Macro Economic Sensitivity
Sensitive to automotive industry cycles due to 69% motor insurance concentration and interest rate fluctuations affecting the INR 20,676 Cr investment book.
Consumer Behavior
Increasing consumer preference for seamless, digital-only insurance sourcing and claims settlement, which aligns with GoDigit's core business model.
Geopolitical Risks
Minimal direct impact as operations are India-centric, though parent company Fairfax is subject to global rating actions (S&P upgraded Fairfax to A-/Stable).
Regulatory & Governance
Industry Regulations
Regulated by IRDAI. Must maintain a minimum solvency ratio of 1.50x; GoDigit maintains a comfortable 2.24x. Foreign shareholding is currently capped at 74% for certain structures, though some documents note a shift toward 100% for specific investors.
Environmental Compliance
Not disclosed as a material cost for digital insurance operations.
Taxation Policy Impact
Subject to standard Indian corporate tax rates; net profit of INR 425 Cr is reported after tax.
Risk Analysis
Key Uncertainties
Underwriting losses remain the primary risk; if investment income (INR 1,325 Cr) fails to cover underwriting deficits, the company would return to a loss-making state as seen in FY2022 (INR -296 Cr).

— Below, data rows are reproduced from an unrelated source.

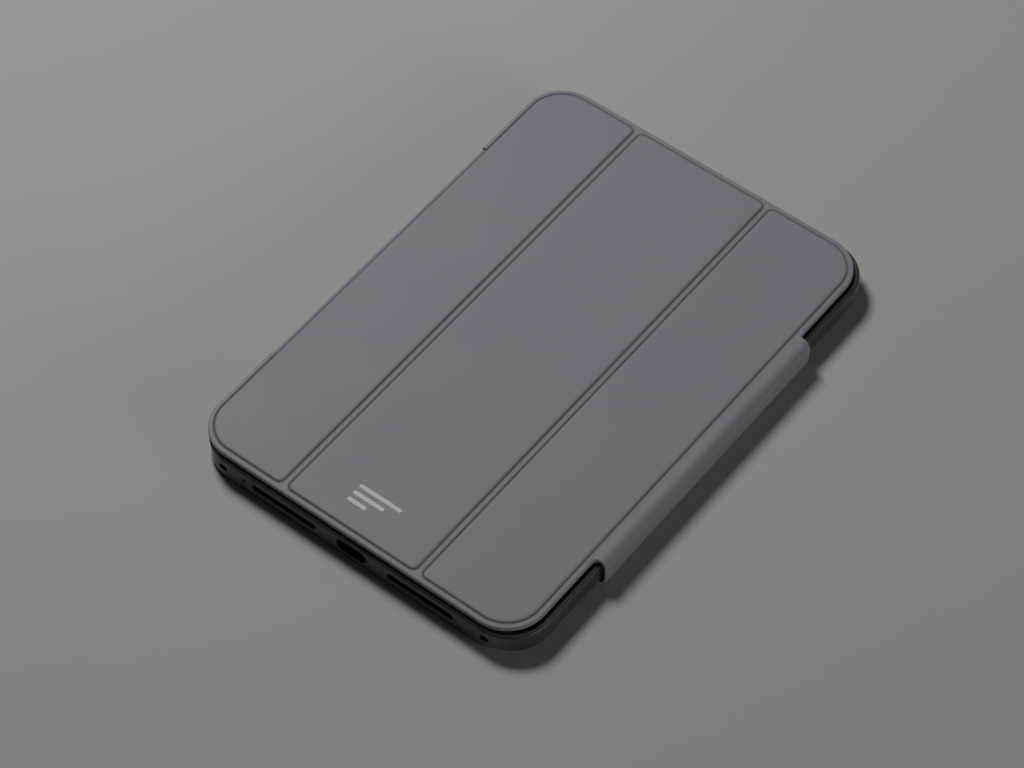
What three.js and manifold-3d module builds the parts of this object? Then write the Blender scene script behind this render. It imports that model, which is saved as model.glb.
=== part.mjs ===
// A folio case for an 8.3-inch class tablet: a moulded tub with buttons, and a three-panel cover that
// wraps one long side on a spine and closes over the other with a magnetic flap.
// Millimetres. X runs from the closure flap (-X) to the spine (+X), Y from the charging port (-Y)
// to the buttons (+Y), and Z up from the face that the closed case lies on.
import * as THREE from "three";
import { mergeVertices } from "three/addons/utils/BufferGeometryUtils.js";
import Module from "manifold-3d";

const wasm = await Module();
wasm.setup();

// ---- Driving dimensions ----

const tablet = { width: 134.8, length: 195.4, thickness: 6.3, cornerRadius: 12.5, slack: 0.1 };
const tub = {
  sideWall: 1.3,
  endWall: 2.55,
  cornerRadius: 15.5,
  footRound: 2.2,
  rimRound: 0.5,
  lipHeight: 0.85,
  lipOverhang: 0.8,
};
const shell = { thickness: 1.6, inset: 3.0 };
const padThickness = 0.35;
const cover = {
  leftOverhang: 0.2,
  endSetback: 1.1,
  rimGap: 0.3,
  cornerRadius: 15,
  leftFlange: 1.6,
  rightFlange: 2.4,
  rightSetback: 1.4,
  endFlange: 2.45,
  foldWidth: 2.9,
  firstPanelWidth: 35.0,
  lastPanelWidth: 37.6,
  plateauRise: 0.4,
  innerRadius: 2,
  skinThickness: 0.6,
  boardThickness: 1.2,
  boardMargin: 0.8,
  boardGap: 0.2,
  liningThickness: 0.5,
  liningInset: 0.8,
};
const spine = {
  wallGap: 0.4,
  endSetback: 42.95,
  topRadius: 3.0,
  topTurn: 83,
  bottomRadius: 2.3,
  skinThickness: 0.6,
  foldThickness: 1.1,
  bandHeight: 0.6,
  boardThickness: 0.5,
  boardInset: 1.5,
  liningThickness: 0.45,
  liningInset: 0.5,
};
const anchor = { width: 22, skinThickness: 0.5, plateThickness: 0.35, plateMargin: 1.5 };
const flap = {
  reach: 7.0,
  proud: 0.8,
  radius: 2.2,
  turnLeft: 0.8,
  bandHeight: 0.5,
  skinThickness: 0.4,
  rollThickness: 0.6,
  magnetThickness: 0.4,
  magnetHeight: 3.6,
  liningThickness: 0.2,
};
const magnet = { width: 5, length: 20, thickness: 0.9, edgeDistance: 4.5 };
const keeper = { width: 8, thickness: 0.4, edgeDistance: 5 };
const port = { width: 12.6, height: 5.4 };
const speaker = { width: 27, height: 2.6, centre: 28.5 };
const endHole = { width: 3.6, height: 2.2, cornerDistance: 14.3 };
const farSpeaker = { width: 12, centre: 17 };
const microphone = { diameter: 1.4, x: -45.6 };
const button = { height: 3.2, sunk: 0.1, innerGap: 0.3, sideGap: 0.3 };
const powerButton = { width: 13, cornerDistance: 18.8 };
const volumeButton = { width: 10, cornerDistance: 18.8, spacing: 11.5 };
const camera = { sideDistance: 16.3, endDistance: 18.9, ringOuter: 9.7, ringInner: 7.0 };
const socket = { outer: 17, bore: 14, recess: 0.9, plateThickness: 0.55 };

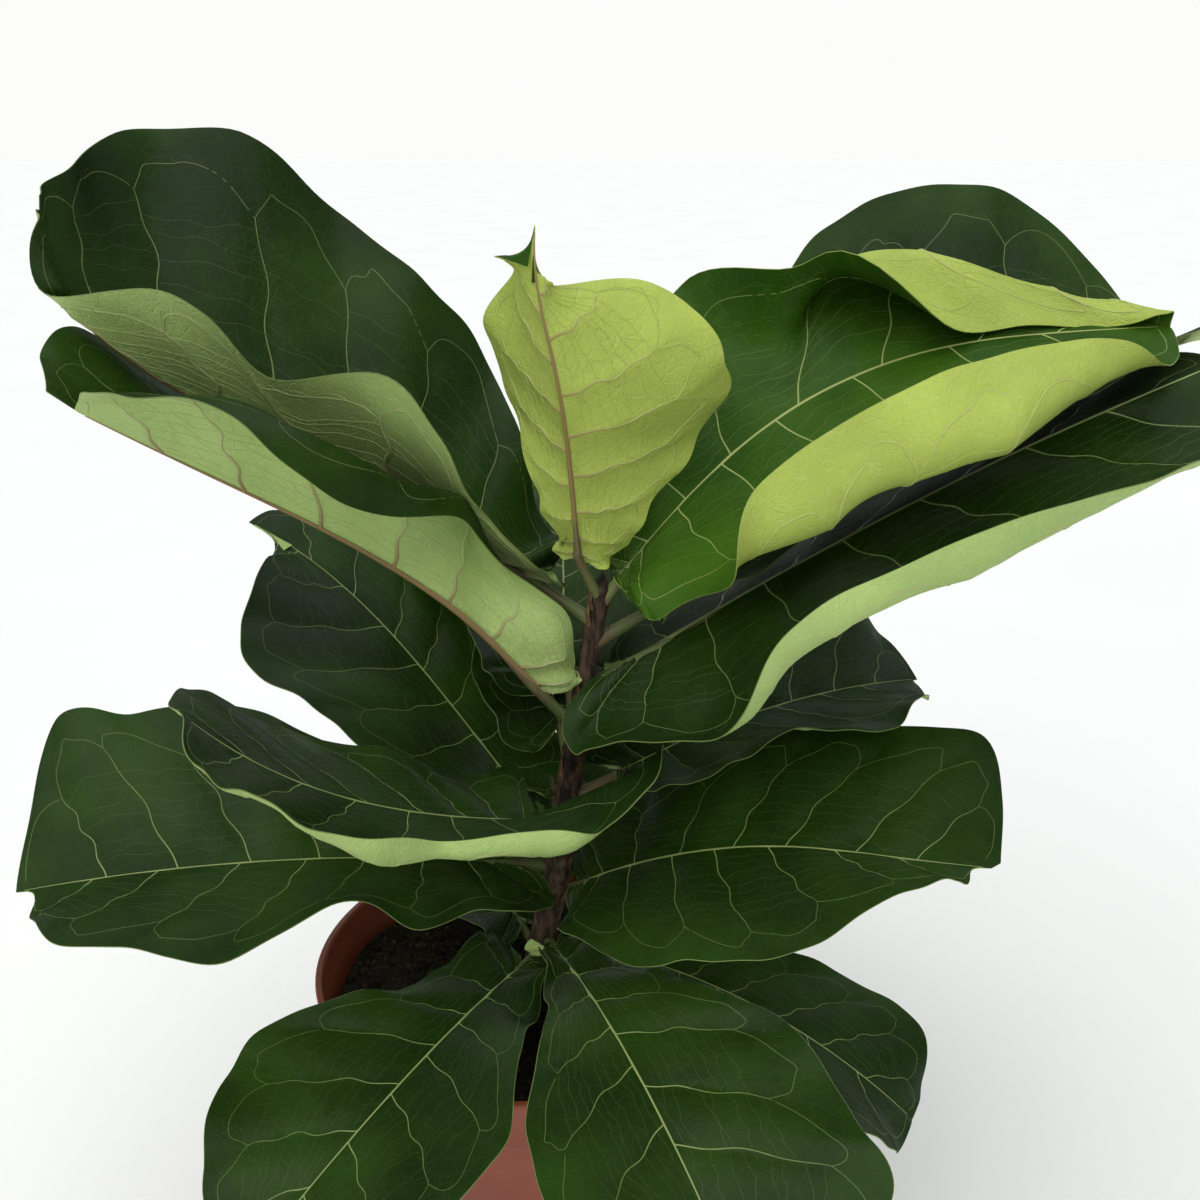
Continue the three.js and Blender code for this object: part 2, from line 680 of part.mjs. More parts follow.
// The blade: a grid of points with an upper and a lower face, split alike, and a closed margin.
function bladeGeometry(leaf, stations) {
  const { rows, columns } = leaf.grid ?? PLAIN_GRID;
  const wide = 2 * columns.length + 1;
  const grid = [stations[0].point.clone()];
  for (let row = 1; row < rows; row++) {
    const left = ribPoints(leaf, stations, row / rows, 1, columns);
    const right = ribPoints(leaf, stations, row / rows, -1, columns);
    grid.push(...left.points.reverse(), left.middle, ...right.points);
  }
  grid.push(stations[MIDRIB_STEPS].point.clone());
  const tip = grid.length - 1;
  const id = (row, column) => 1 + (row - 1) * wide + column;

  const upper = [];
  for (let column = 0; column < wide - 1; column++) {
    upper.push([0, id(1, column + 1), id(1, column)]);
    for (let row = 1; row < rows - 1; row++) {
      const [a, b] = [id(row, column), id(row, column + 1)];
      const [c, d] = [id(row + 1, column + 1), id(row + 1, column)];
      upper.push([a, b, c], [a, c, d]);
    }
    upper.push([id(rows - 1, column), id(rows - 1, column + 1), tip]);
  }

  const surface = geometryFrom(grid, upper);
  surface.computeVertexNormals();
  const normals = surface.getAttribute("normal");
  const middle = columns.length;
  const top = [];
  const bottom = [];
  grid.forEach((point, i) => {
    const normal = new THREE.Vector3().fromBufferAttribute(normals, i);
    const onMidrib = i > 0 && i < tip && (i - 1) % wide === middle;
    const row = Math.floor((i - 1) / wide) + 1;
    const ridge = onMidrib ? MIDRIB_DEPTH * (1 - row / rows) ** 1.5 : 0;
    top.push(point.clone().addScaledVector(normal, BLADE_THICKNESS / 2));
    bottom.push(point.clone().addScaledVector(normal, -BLADE_THICKNESS / 2 - ridge));
  });

  const rim = [0];
  for (let row = 1; row < rows; row++) rim.push(id(row, 0));
  rim.push(tip);
  for (let row = rows - 1; row > 0; row--) rim.push(id(row, wide - 1));
  const count = grid.length;
  const faces = [...upper];
  for (const [a, b, c] of upper) faces.push([count + a, count + c, count + b]);
  rim.forEach((a, i) => {
    const b = rim[(i + 1) % rim.length];
    faces.push([a, b, count + b], [a, count + b, count + a]);
  });
  return geometryFrom([...top, ...bottom], faces);
}

// The petiole runs from just clear of the trunk to under the first part of the midrib.
function petioleGeometry(leaf, { foot, petioleAlong, petioleRise, stations }) {
  const tilt = radians(petioleRise);
  const clear = trunkRadius(leaf.height) + PETIOLE_CLEARANCE + PETIOLE_RADIUS * Math.abs(Math.sin(tilt));
  const start = foot.clone().addScaledVector(petioleAlong, clear / Math.cos(tilt));
  const under = (u, depth) => {
    const station = stationAt(stations, u);
    return station.point.addScaledVector(station.up, -depth);
  };
  const joint = under(0, 1);
  const path = [start, start.clone().lerp(joint, 0.5), joint, under(0.05, 1.3), under(0.12, 1)];
  const radii = [PETIOLE_RADIUS + 0.3, PETIOLE_RADIUS - 0.3, PETIOLE_RADIUS - 0.2, 1.9, 0.8];
  return tube(path, PETIOLE_SIDES, (ring) => radii[ring]);
}

function leafGeometry(leaf) {
  const midrib = midribOf(leaf);
  const blade = solidFrom(bladeGeometry(leaf, midrib.stations));
  return geometryOfSolid(blade.add(solidFrom(petioleGeometry(leaf, midrib))));
}

// ---- Colours ----
const MATURE_GREEN = 0x2c4a24;
const YOUNG_GREEN = 0x5c8f36;
const YOUNG_LEAVES = ["leaf_03_young_upright", "leaf_04_young_rolled"];

function potMesh() {
  return namedMesh("pot", potGeometry(), 0x9a3f2c, 0.55);
}

function soilMesh() {
  return namedMesh("soil", soilGeometry(), 0x2a211b, 0.95);
}

function trunkMesh() {
  return namedMesh("trunk", trunkGeometry(), 0x5a4636, 0.85);
}

function leafMesh(name, leaf) {
  const young = YOUNG_LEAVES.includes(name);
  return namedMesh(name, leafGeometry(leaf), young ? YOUNG_GREEN : MATURE_GREEN, young ? 0.5 : 0.38);
}

const group = new THREE.Group();
group.name = "potted_fiddle_leaf_fig";
group.add(potMesh(), soilMesh(), trunkMesh());
for (const [name, leaf] of Object.entries(LEAVES)) group.add(leafMesh(name, leaf));

export default group;
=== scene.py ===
"""A potted fiddle leaf fig on a pale floor: fine leaves with veins, a rough trunk, soil and a nursery pot.

Lengths are millimetres until a mesh is made, with the frame's axes: +Z up, front towards -Y.
"""

import math

import bpy
import numpy as np
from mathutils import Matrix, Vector, noise


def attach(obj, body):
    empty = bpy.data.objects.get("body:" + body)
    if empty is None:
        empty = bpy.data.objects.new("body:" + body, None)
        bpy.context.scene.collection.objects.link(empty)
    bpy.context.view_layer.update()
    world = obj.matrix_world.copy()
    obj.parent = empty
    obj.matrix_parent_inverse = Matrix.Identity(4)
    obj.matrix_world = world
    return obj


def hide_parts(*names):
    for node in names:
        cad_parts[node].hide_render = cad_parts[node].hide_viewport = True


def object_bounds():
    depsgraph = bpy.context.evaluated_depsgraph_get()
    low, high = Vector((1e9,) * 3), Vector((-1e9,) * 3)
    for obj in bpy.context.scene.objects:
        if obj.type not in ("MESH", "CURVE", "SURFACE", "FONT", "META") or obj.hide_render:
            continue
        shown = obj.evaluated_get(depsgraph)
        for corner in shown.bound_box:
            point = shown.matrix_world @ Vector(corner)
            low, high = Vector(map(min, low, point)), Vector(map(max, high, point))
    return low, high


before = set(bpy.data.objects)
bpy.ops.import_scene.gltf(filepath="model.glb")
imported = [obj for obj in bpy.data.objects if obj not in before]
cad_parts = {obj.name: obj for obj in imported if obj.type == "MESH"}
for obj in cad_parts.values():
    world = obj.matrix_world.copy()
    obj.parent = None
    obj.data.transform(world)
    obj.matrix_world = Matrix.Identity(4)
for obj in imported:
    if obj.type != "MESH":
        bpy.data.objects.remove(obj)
cad_low, cad_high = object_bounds()

MM = 0.001

# ---- Camera, read from the photograph ----
CAMERA_PLACE = (33, -535, 570)
CAMERA_PITCH = 20  # degrees down
CAMERA_FIELD = 50  # degrees, across the picture
SENSOR_WIDTH = 36

# ---- Trunk, soil and pot, as in the CAD ----
POT_HEIGHT = 190
POT_TOP_RADIUS = 105
POT_BASE_RADIUS = 72
POT_WALL = 2.4
POT_FLOOR = 3
POT_BAND = 26
POT_BAND_STEP = 4
DRAIN_HOLES = 6
DRAIN_HOLE_RADIUS = 4
DRAIN_CIRCLE_RADIUS = 46
SOIL_LEVEL = 174
TRUNK_FOOT = 150
TRUNK_TOP = 380
TRUNK_SOIL_X = 2
TRUNK_TOP_X = 33
TRUNK_FOOT_RADIUS = 8
TRUNK_TOP_RADIUS = 3.9
NODE_SWELL = 0.9
NODE_SWELL_SPREAD = 3.5
NODE_SWELL_BELOW = 3  # how far below a leaf's height the swelling is thickest
BUD_LENGTH = 8.5

# ---- Leaves, as in the CAD ----
MIDRIB_STEPS = 80
RIB_STEPS = 48
LEAF_ROWS = 150
BLADE_THICKNESS = 0.66
MARGIN_THICKNESS = 0.5
PETIOLE_RADIUS = 2.5
Q = np.linspace(0, 1, LEAF_ROWS + 1)  # the rows of half a blade, from base to tip
T = np.linspace(0, 1, RIB_STEPS + 1)  # its columns, from midrib to margin

# Outline of half a blade, as ribs from the midrib to the margin: where each leaves the midrib, how far along
# the leaf it meets the margin and how far out, in blade lengths.
RIBS = [
    [0.0, 0.0, 0.0],
    [0.008, -0.065, 0.03],
    [0.02, -0.12, 0.085],
    [0.04, -0.1, 0.16],
    [0.08, -0.005, 0.21],
    [0.145, 0.125, 0.222],
    [0.225, 0.27, 0.222],
    [0.33, 0.43, 0.262],
    [0.455, 0.61, 0.33],
    [0.6, 0.785, 0.352],
    [0.75, 0.925, 0.29],
    [0.89, 0.995, 0.155],
    [1.0, 1.0, 0.0],
]
RIB_ROOT, RIB_MEETS, RIB_OUT = np.array(RIBS).T

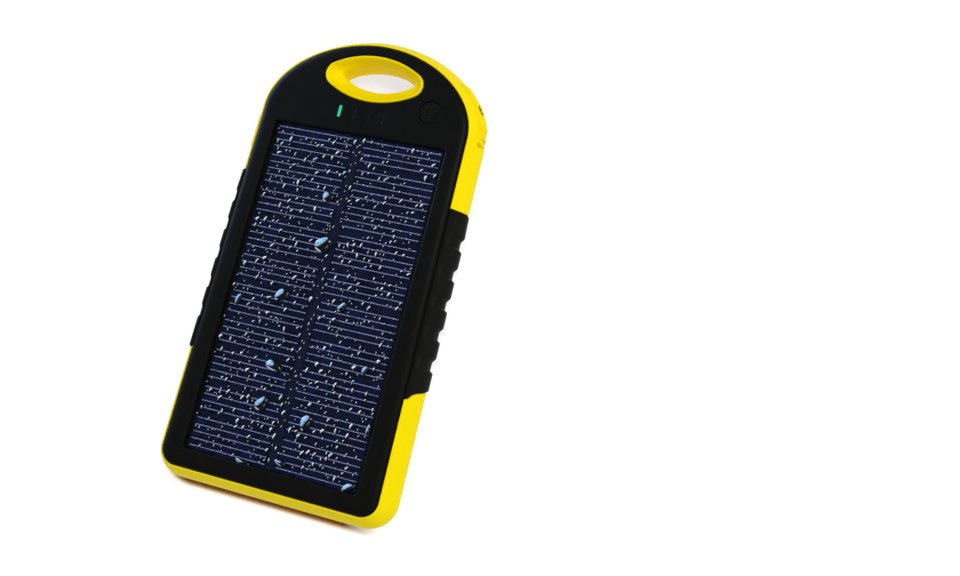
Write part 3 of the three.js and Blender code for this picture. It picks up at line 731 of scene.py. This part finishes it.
def notch(y, z):
    """A long slope in, a flat floor and a steep way out. Notches get shallower towards the cover."""
    deepest = 0.0
    for i in range(NOTCH_COUNT):
        past = NOTCH_FIRST - i * NOTCH_PITCH - y
        slope = smoothstep(past, -NOTCH_SLOPE, -NOTCH_FLOOR)
        step = 1 - smoothstep(past, NOTCH_FLOOR, NOTCH_STEP)
        deepest = max(deepest, slope * step)
    return NOTCH_DEPTH * deepest * (1 - 0.7 * smoothstep(z, 9, 13))


def grip_mesh(side):
    name = "grip_right_rubber" if side > 0 else "grip_left_rubber"
    edge = COVER_INSET - FIT
    outer = [(distance * 0.96, z) for z, distance in FINE_PROFILE]
    inner = [(min(profile_at(z) + GRIP_SINK - GRIP_GAP, edge), z)
             for z in (11.0, 9.5, 8.2, 7.0, 5.5, 3.6, 2.6, 1.6, 1.0)]
    section = [(3.12, 0.62)] + outer + [(3.2, 12.06), (edge, 12.0)] + inner
    outside = len(outer) + 2
    verts = []
    steps = 260
    for i in range(steps + 1):
        share = i / steps
        for k, (distance, z) in enumerate(section):
            low = along(BAND_FOOT, z) + GRIP_GAP
            high = along(BAND_TOP, z) - GRIP_GAP
            y = low + (high - low) * share
            x = half_at(y) - distance
            if k < outside:
                x += GRIP_PROUD - GRIP_EASE * smoothstep(y, NOTCH_FIRST, GRIP_TO) - notch(y, z)
                x -= GRIP_ROUND * rounding(min(y - low, high - y) / GRIP_ROUND)
            verts.append((side * x, y, z))
    piece = make(name, verts, stack_faces(steps + 1, len(section)))
    paint(piece, black_rubber)
    settle(piece, "housing", "black_rubber", "grip_right" if side > 0 else "grip_left")


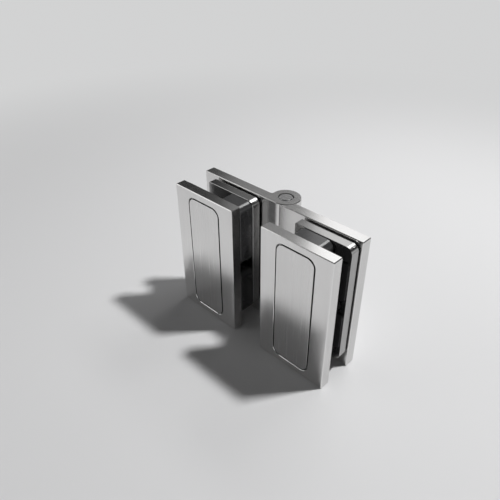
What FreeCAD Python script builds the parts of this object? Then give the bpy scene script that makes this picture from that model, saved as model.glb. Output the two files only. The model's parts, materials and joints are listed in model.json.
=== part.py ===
import FreeCAD, Part
import math
import os
import re
import Sketcher

# Glass door hinge: two glass clamps on two leaves, joined by a barrel at the back.
# Millimetres. X runs along the width, +Y points from the clamp plates to the barrel, +Z is up.
# The origin is the middle of the base: halfway along the width and the depth, at the bottom.

Vector = FreeCAD.Vector

# Driving dimensions
sizes = {
    # whole hinge
    "overall_width": 120.0,
    "plate_height": 90.0,
    "clamp_gap": 22.4,
    "edge_chamfer": 0.4,
    # depth of each layer, from the front to the back
    "clamp_thickness": 7.0,
    "front_gasket_thickness": 1.0,
    "glass_space": 8.5,
    "glass_pad_thickness": 1.0,
    "inner_thickness": 5.8,
    "backing_thickness": 1.2,
    "leaf_thickness": 7.2,
    # cover and its pocket
    "cover_width": 25.2,
    "cover_height": 79.4,
    "cover_thickness": 1.5,
    "cover_corner": 4.6,
    "cover_groove": 0.9,
    "cover_chamfer": 0.08,
    "pocket_chamfer": 0.25,
    # inner plate
    "inner_width": 38.2,
    "inner_height": 79.3,
    "inner_low": 9.2,
    "inner_corner": 4.3,
    "inner_small_corner": 0.8,
    "inner_setback": 1.2,
    "inner_edge": 0.2,
    # spacer blocks
    "left_spacer_width": 16.8,
    "right_spacer_width": 20.4,
    "spacer_over_screw": 10.05,
    "spacer_gap": 6.6,
    "spacer_corner": 4.2,
    "spacer_small_corner": 1.0,
    "spacer_rebate": 0.6,
    "spacer_chamfer": 0.3,
    "right_glass_bite": 12.6,
    # pads and gaskets
    "gasket_margin": 1.0,
    "gasket_corner": 3.0,
    "pad_clearance": 0.6,
    "pad_height": 25.0,
    "pad_corner": 2.0,
    "backing_width": 30.0,
    "backing_height": 68.0,
    # clamp screws and the sleeves round them
    "screw_diameter": 6.0,
    "screw_spacing": 35.0,
    "screw_head_diameter": 10.0,
    "screw_head_height": 3.2,
    "screw_head_space": 0.3,
    "screw_clearance": 0.3,
    "screw_socket": 4.0,
    "screw_socket_depth": 2.0,
    "screw_chamfer": 0.4,
    "thread_clearance": 0.02,
    "sleeve_wall": 1.7,
    "sleeve_clearance": 0.15,
    "sleeve_spacer_gap": 2.6,
    # countersunk screws between inner plate and leaf
    "leaf_screw_diameter": 5.0,
    "leaf_screw_head_diameter": 9.2,
    "leaf_screw_head_recess": 0.2,
    "leaf_screw_depth": 5.4,
    "leaf_screw_spacing": 22.0,
    "leaf_screw_socket": 3.0,
    "leaf_screw_socket_depth": 1.8,
    "drill_space": 0.4,
    # barrel
    "barrel_diameter": 18.4,
    "end_knuckle_height": 22.5,
    "leaf_clearance": 0.45,
    "barrel_fillet": 1.2,
    "pin_diameter": 8.0,
    "pin_fit": 0.01,
    "pin_chamfer": 0.6,
    "bush_wall": 1.4,
    "bush_gap": 14.6,
    "bush_running_clearance": 0.05,
    "bush_flange_thickness": 1.2,
    "bush_flange_setback": 0.3,
    "plug_diameter": 9.6,
    "plug_fit": 0.02,
    "plug_height": 3.0,
    "plug_chamfer": 0.35,
    "plug_groove": 0.7,
    "plug_groove_depth": 0.9,
}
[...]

Geographic Concentration Risk
60% of premiums are sourced from Tier II and Tier III cities, providing good geographic spread across India but high domestic concentration.
Third Party Dependencies
High dependency on Fairfax Financial Holdings for capital support and strategic oversight. A change in Fairfax's support or a rating downgrade of the parent would negatively impact GoDigit.
Technology Obsolescence Risk
The company's business model is entirely dependent on its digital infrastructure; any major cyber disruption or failure to keep pace with AI advancements would erode its competitive edge.
Credit & Counterparty Risk
Investment portfolio is high quality: 99% of corporate debt/infrastructure investments are rated AA or above/sovereign. Zero NPAs reported since inception.